If you could trade Kostitsyn for Hartnell would you? And therein is the answer. Gagne, Richards, Carter, Grioux, are better players. They bring it every game.

Montreal is a couple wingers and a big center away from contending, but gosh they made the season end with a bang rather than the usual whimper. You can't fault them for not being able to beat a team that is playing well and has their eye on the cup.

Hang in there. Maybe the Flyers will get fancy, or do something that stirs the Habs up. They have melted down before. But I don't think so, not this year. Pronger brings more than size to that team.

Anonymous said...

I'm with you JT,
Anyone watching yesterday's game with even a bit of hockey intelligence, would have seen that their showing had nothing to do with a lack of effort. The effort was there but what was very evident was their poor management of the puck from their goal line out.

Time after time, play after play, the defence would gain control in their end and make a good first pass to a winger on the half boards. What transpired next was that the forwards repeatedly failed to make a solid, tape-to-tape second pass from their own half-boards to the neutral zone. The end result was watching the Flyers gobble up that errant 2nd pass and turn it back up ice to start their attack. If any of you have the luxury of video tape or a PVR you'll see exactly what I'm talking about.

The Habs inability to make that clean 2nd pass, killed any forward momentum and made it impossible to get the puck in behind the slow-footed Flyer defence. That lead to further frustration by the defence and caused them to just chip it out off the boards or glass to take the pressure off. That's ok once in a while but when that becomes your defacto break out, then you are in big trouble. Forwards (no matter how skilled) can't be expected to pick up a shoulder high chip pass with any kind of control. That second pass is maybe even more critical than than a good first pass, particularly if they want to be able to back the opposition's defence up and use their vaunted speed. You can't "get it in deep" if you don't have control of it.

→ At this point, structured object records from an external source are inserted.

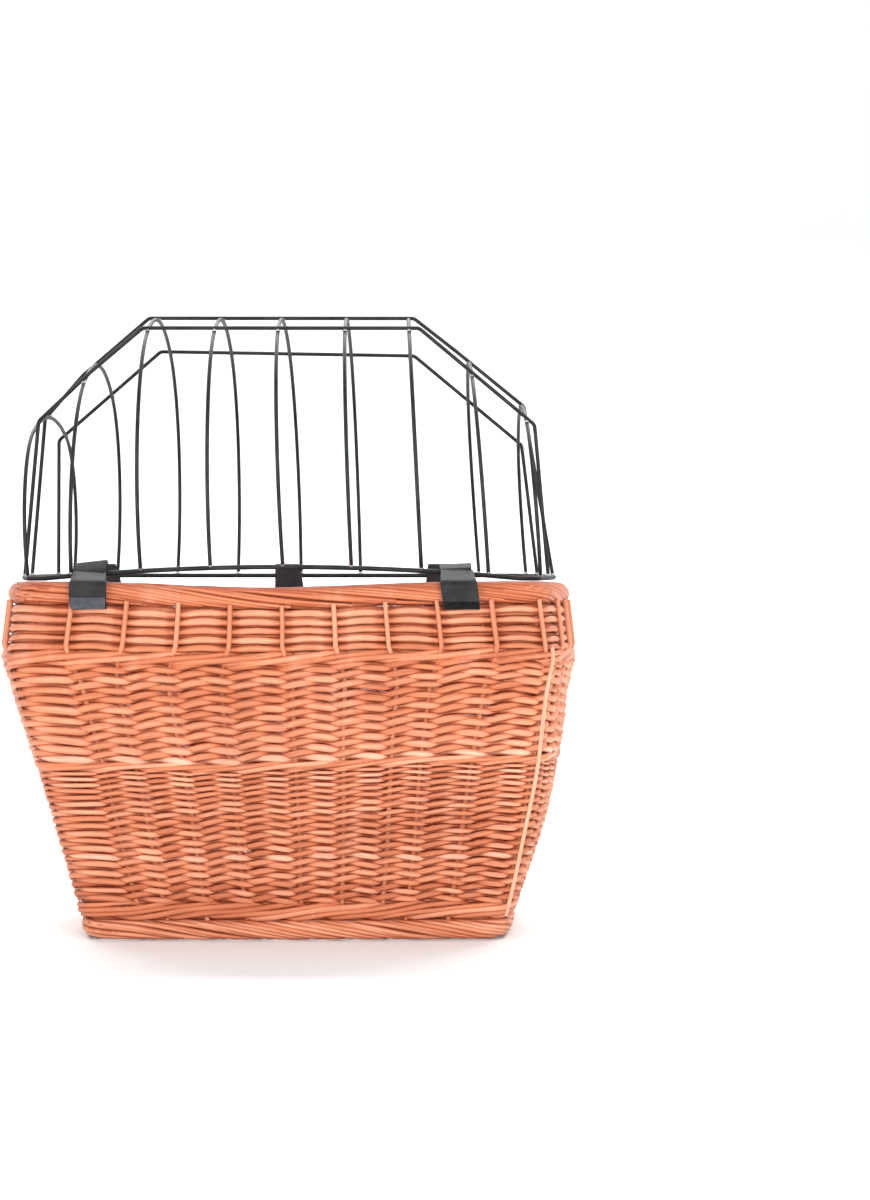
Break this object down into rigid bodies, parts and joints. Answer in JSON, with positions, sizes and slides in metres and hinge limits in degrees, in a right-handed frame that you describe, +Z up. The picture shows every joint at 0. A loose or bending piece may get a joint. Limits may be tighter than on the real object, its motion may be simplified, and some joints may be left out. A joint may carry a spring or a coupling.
{
  "type": "dog bicycle basket",
  "caption": "Willow bicycle basket for a small dog, with a welded wire guard that hinges on rear straps and is held shut by front straps.",
  "frame": {"origin": "on the floor, under the middle of the body's bounding box", "axes": "+Z up, +X to the right of someone who faces the front straps, +Y from the front straps to the hinge straps"},
  "size_m": [0.5388, 0.3933, 0.5725],
  "materials": {
    "willow_weave": "buff peeled willow, woven, satin",
    "willow_rod": "buff peeled willow rod, satin",
    "frame_wire": "black plastic-coated steel wire",
    "grille_wire": "black plastic-coated steel wire, thin",
    "strap": "black imitation leather, matt",
    "hook_strip": "black hook strip"
  },
  "bodies": {
    "basket": {"foot_border": "willow_weave", "foot_wale": "willow_weave", "lower_weave": "willow_weave", "lower_wale": "willow_weave", "middle_weave": "willow_weave", "upper_wale": "willow_weave", "upper_weave": "willow_weave", "rim_border": "willow_weave", "base_panel": "willow_weave", "stakes": "willow_rod", "corner_posts": "willow_rod", "base_sticks": "willow_rod", "front_tab_left": "strap", "front_tab_right": "strap", "hook_patch_left": "hook_strip", "hook_patch_right": "hook_strip", "rear_strap_left": "strap", "rear_strap_centre": "strap", "rear_strap_right": "strap"},
    "guard": {"guard_frame": "frame_wire", "guard_rib_1": "grille_wire", "guard_rib_2": "grille_wire", "guard_rib_3": "grille_wire", "guard_rib_4": "grille_wire", "guard_rib_5": "grille_wire", "guard_rib_6": "grille_wire", "guard_rib_7": "grille_wire", "guard_rib_8": "grille_wire", "guard_rib_9": "grille_wire", "crown_rail": "grille_wire", "front_rail": "grille_wire", "rear_rail": "grille_wire", "front_loop_left": "strap", "front_loop_right": "strap"},
    "left_flap": {"front_strap_left": "strap"},
    "right_flap": {"front_strap_right": "strap"}
  },
  "joints": [
    {"name": "guard_hinge", "type": "hinge", "parent": "basket", "child": "guard", "pos_m": [0, 0.168, 0.32905], "axis": [-1, 0, 0], "range_deg": [0, 75]},
    {"name": "left_flap_turn", "type": "hinge", "parent": "guard", "child": "left_flap", "pos_m": [-0.16868, -0.17825, 0.32802], "axis": [-1, 0, 0], "range_deg": [0, 105]},
    {"name": "right_flap_turn", "type": "hinge", "parent": "guard", "child": "right_flap", "pos_m": [0.15207, -0.17825, 0.32925], "axis": [-1, 0, 0], "range_deg": [0, 105]}
  ]
}
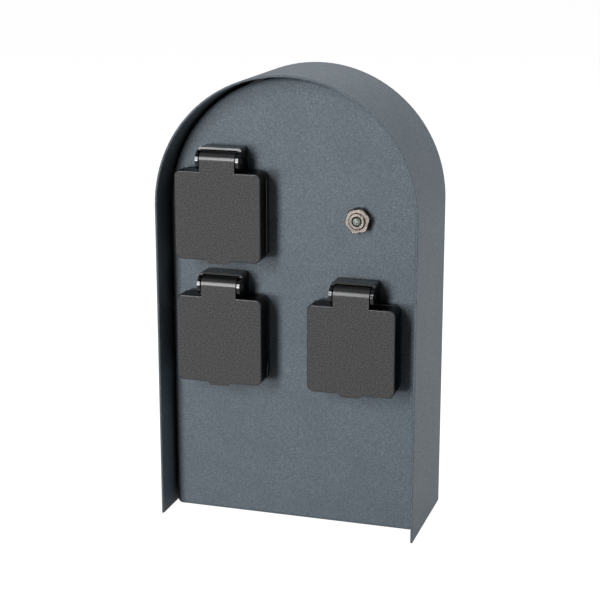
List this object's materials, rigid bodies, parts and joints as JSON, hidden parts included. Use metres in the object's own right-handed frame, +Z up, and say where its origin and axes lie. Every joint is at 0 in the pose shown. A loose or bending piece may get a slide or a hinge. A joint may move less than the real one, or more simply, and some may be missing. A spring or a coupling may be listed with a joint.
{
  "type": "garden socket",
  "caption": "Upright garden power post: arched sheet-metal hood, recessed front tray with spring-lidded sockets and a pilot lamp, back plate for wall fixing.",
  "frame": {"origin": "bottom centre of the whole post", "axes": "+Z up, -Y the front with the lids, +X to the viewer's right"},
  "size_m": [0.15, 0.068, 0.2575],
  "materials": {
    "powder_coat": "satin fine-grained powder coat",
    "zinc_sheet": "zinc plated",
    "zinc_screw": "zinc plated",
    "grommet_rubber": "matte",
    "block_plastic": "semi-gloss nylon",
    "nickel": "nickel plated",
    "lens": "clear",
    "lamp_rubber": "matte",
    "lamp_plastic": "matte",
    "contact_steel": "zinc plated",
    "spring_steel": "drawn stainless wire",
    "gasket_rubber": "matte",
    "socket_plastic": "satin moulded",
    "insert_plastic": "matte moulded",
    "clip_metal": "nickel plated",
    "contact_brass": "stamped",
    "pin_steel": "ground stainless",
    "lid_plastic": "fine-grained moulded",
    "seal_rubber": "matte"
  },
  "bodies": {
    "housing": {"arched_hood": "powder_coat", "front_panel": "powder_coat", "back_plate": "zinc_sheet", "hook_bracket": "zinc_sheet", "bottom_plate": "zinc_sheet", "cable_clamp": "zinc_sheet", "bottom_screws": "zinc_screw", "clamp_screws": "zinc_screw", "flange_screws": "zinc_screw", "centre_screws": "zinc_screw", "earth_stud": "zinc_screw", "cable_grommet": "grommet_rubber", "terminal_block": "block_plastic", "lamp_bezel": "nickel", "lamp_nut": "nickel", "lamp_lens": "lens", "lamp_washer": "lamp_rubber", "lamp_body": "lamp_plastic", "terminal_screws": "contact_steel", "lid_springs": "spring_steel", "flange_gasket_upper_left": "gasket_rubber", "flange_gasket_lower_left": "gasket_rubber", "flange_gasket_lower_right": "gasket_rubber", "socket_base_upper_left": "socket_plastic", "socket_base_lower_left": "socket_plastic", "socket_base_lower_right": "socket_plastic", "socket_insert_upper_left": "insert_plastic", "socket_insert_lower_left": "insert_plastic", "socket_insert_lower_right": "insert_plastic", "rear_cover_upper_left": "insert_plastic", "rear_cover_lower_left": "insert_plastic", "rear_cover_lower_right": "insert_plastic", "earth_clips_upper_left": "clip_metal", "earth_clips_lower_left": "clip_metal", "earth_clips_lower_right": "clip_metal", "line_contacts_upper_left": "contact_brass", "line_contacts_lower_left": "contact_brass", "line_contacts_lower_right": "contact_brass", "hinge_pin_upper_left": "pin_steel", "hinge_pin_lower_left": "pin_steel", "hinge_pin_lower_right": "pin_steel"},
    "lid_upper_left": {"lid_upper_left": "lid_plastic", "lid_seal_upper_left": "seal_rubber"},
    "lid_lower_left": {"lid_lower_left": "lid_plastic", "lid_seal_lower_left": "seal_rubber"},
    "lid_lower_right": {"lid_lower_right": "lid_plastic", "lid_seal_lower_right": "seal_rubber"}
  },
  "joints": [
    {"name": "lid_upper_left_hinge", "type": "hinge", "parent": "housing", "child": "lid_upper_left", "pos_m": [-0.03825, -0.0283, 0.2091], "axis": [-1, 0, 0], "range_deg": [0, 110], "stiffness_Nm_per_rad": 0.01, "springref_deg": -57.3, "deforming": ["lid_springs"]},
    {"name": "lid_lower_left_hinge", "type": "hinge", "parent": "housing", "child": "lid_lower_left", "pos_m": [-0.03825, -0.0283, 0.1386], "axis": [-1, 0, 0], "range_deg": [0, 110], "stiffness_Nm_per_rad": 0.01, "springref_deg": -57.3, "deforming": ["lid_springs"]},
    {"name": "lid_lower_right_hinge", "type": "hinge", "parent": "housing", "child": "lid_lower_right", "pos_m": [0.03825, -0.0283, 0.1386], "axis": [-1, 0, 0], "range_deg": [0, 110], "stiffness_Nm_per_rad": 0.01, "springref_deg": -57.3, "deforming": ["lid_springs"]}
  ]
}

It amazes me that million dollar players can't grasp the concept of making passes that go tape-to-tape. At the price they are paid, I don't think its unreasonable to expect them to be able to make passes that aren't 2 feet behind the recipient, in his skates or four feet off the ice. It was really frustrating to witness the number of broken plays and missed opportunities caused by their lack of attention to that one, most fundamental detail. Even the Peewee team I coached this year understood the importance of good passes. I'm sorry but for that kind of money, there's no excuse.

Just sayin...

doug winspear said...

now, I don't want to take any credit away from the Flyers, but we have to remember that the only reason they're playing the Habs is due to a monumental melt-down by the Bruins. Now, if you've been watching the whole season like I have, I noticed that the Habs handled the Bruins pretty well this season...and they played well against Washington and Pittsburg...but, Philly gave them trouble, along with Toronto. Go figure, as Jay Leno would say. And the Bruins almost iced it in four straight...then there was the game seven choke. So, needless to say, I was pretty disappointed when the Bruins threw away the series. They'd had a couple of key injuries, and would have been easy pickings. I think that Montreal would have made for a much more interesting series with Chicago. And yes, I felt that if the Habs didn't go all the way this year, it's going to be a while before they're going to have the chance to go deep into the play-offs. It's too bad the Habs power play fizzled and they had wait for a five on three in the last minute of a game they had in the bag before scoring. But, we have to tip our tuques to the team for giving us some moments of play-off magic.